Black and White eBook

This eBook from the Gutenberg Project consists of approximately 273 pages of information about Black and White.

Black and White eBook

This eBook from the Gutenberg Project consists of approximately 273 pages of information about Black and White.

The “party of great moral ideas,” having emancipated the slave, and enfranchised disorganized ignorance and poverty, finally finished its mission, relinquished its right to the respect and confidence of mankind when, in 1876, it abandoned all effort to enforce the provisions of the war amendments.  That party stands today for organized corruption, while its opponent stands for organized brigandage.  The black man, who was betrayed by his party and murdered by the opponents of his party, is absolved from all allegiance which gratitude may have dictated, and is to-day free to make conditions the best possible with any faction which will insure him in his right to “life, liberty and the pursuit of happiness.”

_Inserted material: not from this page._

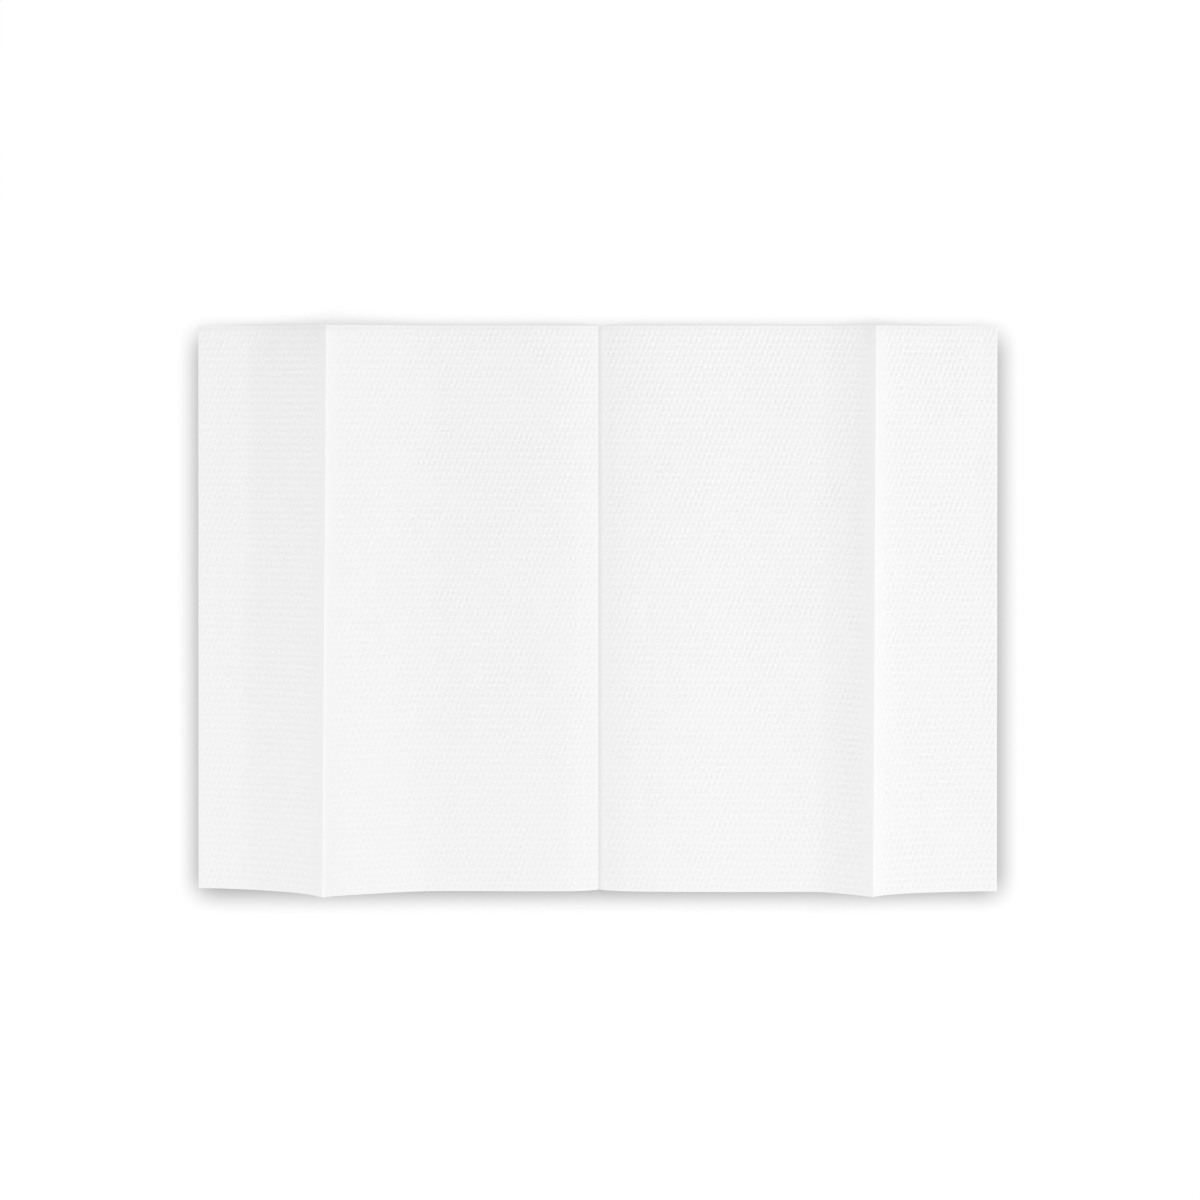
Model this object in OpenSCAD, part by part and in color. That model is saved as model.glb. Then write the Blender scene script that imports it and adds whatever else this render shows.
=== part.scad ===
// Paper hand towel, taken from a folded stack and laid open on a table.
// One sheet: the two mountain creases stay up as ridges and the valley crease between them touches
// the table. X runs across the creases, Y along them and Z up; the origin is the middle of the
// sheet's footprint, at table level. All lengths are in millimetres.

/* [Sheet] */
// Flat width of the half panel at the left edge
left_half_w = 39.8; // [38:0.1:44]
// Flat width of the full panel between the left ridge and the valley
left_full_w = 81.5; // [72:0.1:92]
// Flat width of the full panel between the valley and the right ridge
right_full_w = 81.9; // [72:0.1:92]
// Flat width of the half panel at the right edge
right_half_w = 38; // [37:0.1:43]
// Length of the sheet along its creases, at the right edge
sheet_depth = 170; // [140:1:220]
// Thickness of the embossed paper
paper_t = 0.4; // [0.3:0.02:0.6]
// How much shorter the sheet is at the left edge, where the cut is out of square
cut_skew = 1; // [0:0.1:2]
// How far both ridges drift to the left from the back edge to the front edge
crease_drift = 1.1; // [0:0.1:2]

/* [Left ridge] */
// Height of the left ridge at the front edge
left_front_h = 4.7; // [3:0.1:6.5]
// Height of the left ridge at the back edge
left_back_h = 4.5; // [3:0.1:6.5]
// Distance from the left ridge at which the half panel has come down to the table
left_outer_run = 35.5; // [28:0.5:37]
// Distance from the left ridge at which the full panel has come down to its hover
left_inner_run = 32; // [24:0.5:50]

/* [Right ridge] */
// Height of the right ridge at the front edge
right_front_h = 3.2; // [2:0.1:5]
// Height of the right ridge at the back edge
right_back_h = 2.4; // [2:0.1:5]
// Distance from the right ridge at which the full panel comes off its hover, at the front edge
right_inner_front_run = 15.5; // [12:0.5:26]
// Distance from the right ridge at which the full panel comes off its hover, at the back edge
right_inner_back_run = 13; // [12:0.5:26]
// Distance from the right ridge at which the half panel has come down to the table
right_outer_run = 34.5; // [26:0.5:36]

/* [Valley and panels] */
// Height at which the full panels hover beside the valley
hover_h = 1.1; // [0.6:0.05:2]
// Height to which the right full panel has sunk where it meets its ridge
right_hover_h = 0.5; // [0.2:0.1:1.5]
// Length over which a full panel rises from the valley to its hover
valley_l = 5.6; // [3:0.1:9]
// Height of the soft waves in the full panels
wave_h = 0.12; // [0:0.02:0.3]
// Length of one wave along the creases
wave_l = 62; // [40:1:100]

/* [Creases] */
// Radius over which a crease rounds
crease_r = 0.4; // [0.3:0.1:1.5]
// How much of a half panel's fall is a curl beside its ridge
outer_curl = 0.4; // [0:0.05:0.5]
// Length of that curl
outer_curl_l = 5.3; // [4:0.1:8]
// How much of the left full panel's fall is a curl beside its ridge
inner_curl = 0.1; // [0:0.05:0.3]
// Length of that curl
inner_curl_l = 2.5; // [2.5:0.1:6]
// Droop of the rest of a fall: 1 is straight, 2 is an even bend from the crease to the table
droop = 1.3; // [1.1:0.1:2]
// Lift under which the paper lies flat on the table
settle_h = 0.03; // [0.01:0.01:0.1]

/* [Smoothness] */
// Facets across a half panel
half_cols = 14; // [8:1:20]
// Facets across a full panel
full_cols = 24; // [14:1:32]
// Facets along the creases
rows = 18; // [10:1:26]

/* [Hidden] */

// Columns at which the three creases lie, counted from the left edge
ridge_a = half_cols;
valley = half_cols + full_cols;
ridge_b = half_cols + 2 * full_cols;
cols = 2 * (half_cols + full_cols);

// Value between a at the front edge (v = 0) and b at the back edge (v = 1)
function between(a, b, v) = a + (b - a) * v;

// How a panel falls from a crease, from 1 to 0 with the distance d: a curl beside the crease, and
// a nearly straight slope that bends as it meets its rest
function slant(d, run) = pow(max(0, 1 - d / run), droop);
function outer_fall(d, run) =
    (1 - outer_curl) * slant(d, run) + outer_curl * exp(-d / outer_curl_l);
function inner_fall(d, run) =
    (1 - inner_curl) * slant(d, run) + inner_curl * exp(-d / inner_curl_l);

// Distance from a crease, blunted so that the crease rounds instead of coming to an edge
function blunt(d) = sqrt(d * d + crease_r * crease_r) - crease_r;

// How a full panel rises from the valley to its hover, from 0 to 1 with the distance d
function valley_rise(d) = 1 - exp(-blunt(d) / valley_l);

// Soft waves of a full panel, which die out at the valley and at the ridge
function wave(d, w, v, side) =
    wave_h * sin(180 * d / w) * sin(360 * v * sheet_depth / wave_l + side * 180 * d / w);

// Heights of the two ridges
function left_h(v) = between(left_front_h, left_back_h, v);
function right_h(v) = between(right_front_h, right_back_h, v);

// Height of each panel above the table: d is the flat distance from the panel's ridge, w its width
function left_half_z(d, v) = left_h(v) * outer_fall(blunt(d), left_outer_run);
function left_full_z(d, w, v) =
    (left_h(v) - hover_h) * inner_fall(blunt(d), left_inner_run)
    + hover_h * valley_rise(w - d) + wave(d, w, v, -1);
function right_full_z(d, w, v) =
    (right_h(v) - right_hover_h)
    * slant(blunt(d), between(right_inner_front_run, right_inner_back_run, v))
    + between(right_hover_h, hover_h, d / w) * valley_rise(w - d) + wave(d, w, v, 1);
function right_half_z(d, v) = right_h(v) * outer_fall(blunt(d), right_outer_run);

// Share of a panel's width at step i of n, with the steps closer together at its creases
function crease_to_edge(i, n) = 1 - cos(90 * i / n);
function crease_to_crease(i, n) = (1 - cos(180 * i / n)) / 2;

// Widths of the four panels where the drift has moved the ridges
function shift(v) = crease_drift * (v - 0.5);
function left_half(v) = left_half_w + shift(v);
function left_full(v) = left_full_w - shift(v);
function right_full(v) = right_full_w + shift(v);
function right_half(v) = right_half_w - shift(v);

// Point of the flat sheet's section at column i: [distance from the valley, height]
function section(i, v) =
    i <= ridge_a
    ? let (d = left_half(v) * crease_to_edge(ridge_a - i, half_cols))
        [-left_full(v) - d, left_half_z(d, v)]
    : i <= valley
    ? let (w = left_full(v), d = w * crease_to_crease(i - ridge_a, full_cols))
        [d - w, left_full_z(d, w, v)]
    : i <= ridge_b
    ? let (w = right_full(v), d = w * crease_to_crease(ridge_b - i, full_cols))
        [w - d, right_full_z(d, w, v)]
    : let (d = right_half(v) * crease_to_edge(i - ridge_b, half_cols))
        [right_full(v) + d, right_half_z(d, v)];

// Underside of the sheet in one row: [x, z, distance from the left edge in the flat sheet].
// The paper doesn't stretch, so each step across keeps its flat length as the sheet rises.
function settled(z) = max(0, z - settle_h);
function row_section(v) =
    let (
        flat = [for (i = [0 : cols]) section(i, v)],
        high = [for (p = flat) settled(p[1])],
        step = [for (i = [1 : cols])
            sqrt(pow(flat[i][0] - flat[i - 1][0], 2) - pow(high[i] - high[i - 1], 2))],
        across = [for (i = 0, x = 0; i <= cols; x = x + (i < cols ? step[i] : 0), i = i + 1) x]
    )
    [for (i = [0 : cols]) [across[i] - across[valley], high[i], flat[i][0] - flat[0][0]]];

sheet_w = left_half_w + left_full_w + right_full_w + right_half_w;
sections = [for (j = [0 : rows]) row_section(j / rows)];
left_x = min([for (s = sections) s[0][0]]);
right_x = max([for (s = sections) s[cols][0]]);
middle_x = (left_x + right_x) / 2;

// Place of a point along the creases: the back edge is square, the front edge runs out by the skew
function along(s, v) = sheet_depth / 2 - (sheet_depth - cut_skew * (1 - s / sheet_w)) * (1 - v);

// Thickness measured upwards, so that it is paper_t square to the sloping paper
function slope(s, i) =
    let (a = s[max(i - 1, 0)], b = s[min(i + 1, cols)]) (b[1] - a[1]) / (b[0] - a[0]);
function rise(s, i) = paper_t * sqrt(1 + pow(slope(s, i), 2));

under = [for (j = [0 : rows]) for (i = [0 : cols])
    let (p = sections[j][i]) [p[0] - middle_x, along(p[2], j / rows), p[1]]];
over = [for (j = [0 : rows]) for (i = [0 : cols])
    under[j * (cols + 1) + i] + [0, 0, rise(sections[j], i)]];

// Index of the point at column i of row j, on the underside or, with up = 1, on the top
function at(i, j, up) = up * (rows + 1) * (cols + 1) + j * (cols + 1) + i;

// Two triangles between four corners, in the order that faces them outwards
function quad(a, b, c, d) = [[a, b, c], [a, c, d]];

top_faces = [for (j = [0 : rows - 1]) for (i = [0 : cols - 1])
    each quad(at(i, j, 1), at(i, j + 1, 1), at(i + 1, j + 1, 1), at(i + 1, j, 1))];
under_faces = [for (j = [0 : rows - 1]) for (i = [0 : cols - 1])
    each quad(at(i, j, 0), at(i + 1, j, 0), at(i + 1, j + 1, 0), at(i, j + 1, 0))];
front_faces = [for (i = [0 : cols - 1])
    each quad(at(i, 0, 0), at(i, 0, 1), at(i + 1, 0, 1), at(i + 1, 0, 0))];
back_faces = [for (i = [0 : cols - 1])
    each quad(at(i, rows, 0), at(i + 1, rows, 0), at(i + 1, rows, 1), at(i, rows, 1))];
left_faces = [for (j = [0 : rows - 1])
    each quad(at(0, j, 0), at(0, j + 1, 0), at(0, j + 1, 1), at(0, j, 1))];
right_faces = [for (j = [0 : rows - 1])
    each quad(at(cols, j, 0), at(cols, j, 1), at(cols, j + 1, 1), at(cols, j + 1, 0))];

module towel_sheet() {
    color([0.95, 0.95, 0.945])
        polyhedron(
            points = concat(under, over),
            faces = concat(top_faces, under_faces, front_faces, back_faces, left_faces, right_faces),
            convexity = 4
        );
}

towel_sheet();
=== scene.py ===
import math

import bpy
import numpy as np
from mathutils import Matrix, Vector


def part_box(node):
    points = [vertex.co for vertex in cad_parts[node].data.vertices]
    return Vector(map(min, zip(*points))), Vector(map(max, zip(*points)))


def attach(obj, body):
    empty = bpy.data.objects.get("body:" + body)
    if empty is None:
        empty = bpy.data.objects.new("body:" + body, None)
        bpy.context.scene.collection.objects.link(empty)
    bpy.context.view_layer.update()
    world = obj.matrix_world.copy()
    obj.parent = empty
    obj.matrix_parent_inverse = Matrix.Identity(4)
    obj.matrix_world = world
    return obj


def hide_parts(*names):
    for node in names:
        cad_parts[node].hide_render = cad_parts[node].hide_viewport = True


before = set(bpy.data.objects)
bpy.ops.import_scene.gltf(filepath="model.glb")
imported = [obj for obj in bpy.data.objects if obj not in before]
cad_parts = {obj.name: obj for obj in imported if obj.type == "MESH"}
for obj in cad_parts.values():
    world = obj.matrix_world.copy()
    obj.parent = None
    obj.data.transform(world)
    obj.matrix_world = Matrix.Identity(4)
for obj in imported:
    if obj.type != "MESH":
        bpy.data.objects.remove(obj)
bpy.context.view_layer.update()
mm = 0.001

# Camera: it looks straight down on the open sheet, as in the photograph. Its height and place come
# from where the sheet's edges lie in the picture, in pixels of a frame of 1200 by 1200.
picture_px = 1200
left_edge_px = 198.6
right_edge_px = 997.05
top_edge_px = 326.0
under_lens_px = 400.0  # the picture row that is straight below the lens
lens_mm = 26.7
sensor_mm = 36.0

sheet_low, sheet_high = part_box("towel_sheet")
px = (sheet_high.x - sheet_low.x) / (right_edge_px - left_edge_px)
picture_w = picture_px * px
middle_x = sheet_low.x + (picture_px / 2 - left_edge_px) * px
middle_y = sheet_high.y - (picture_px / 2 - top_edge_px) * px
lens_y = sheet_high.y - (under_lens_px - top_edge_px) * px

camera = bpy.data.objects.new("camera", bpy.data.cameras.new("camera"))
camera.data.lens = lens_mm
camera.data.sensor_width = sensor_mm
camera.data.shift_y = (middle_y - lens_y) / picture_w
camera.data.clip_start = 10 * mm
camera.data.clip_end = 20.0
camera.location = (middle_x, lens_y, picture_w * lens_mm / sensor_mm)
bpy.context.collection.objects.link(camera)
bpy.context.scene.camera = camera
bpy.context.scene.view_settings.view_transform = "Standard"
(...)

The black men of the United States are, today, free to form whatever alliances wisdom dictates, to make sure their position in the social and civil system of which, in the wise providence of a just God, they are a factor, for better or for worse.

FOOTNOTES: 

[13] “Southerners fire up terribly, as has been noted in these columns again and again, when the subject of intermarriage between whites and negroes is discussed.  But the terrible state of immorality which exists there, involving white men and colored women, is something upon which the papers of that region are silent as a rule.  Not so the grand jury that met recently at Madison, Ga., which thus spoke out in its presentment with all plainness of the Old Testament: 

“After several days of laborious investigation we have found the moral state of our country in a fair condition, and the freedom of our community from any great criminal offenses is a subject for congratulation to our people.  But the open and shameless cohabitation of white men with negro women in our community cries to heaven for abatement.  This crime in its nature has been such as to elude our grasp owing to the limited time of our session.  It is poisoning the fountains of our social life; it is ruining and degrading our young men, men who would scorn to have imputation put on them of equalization with negroes, but who have, nevertheless, found the lowest depths of moral depravity in this unnatural shame of their lives.”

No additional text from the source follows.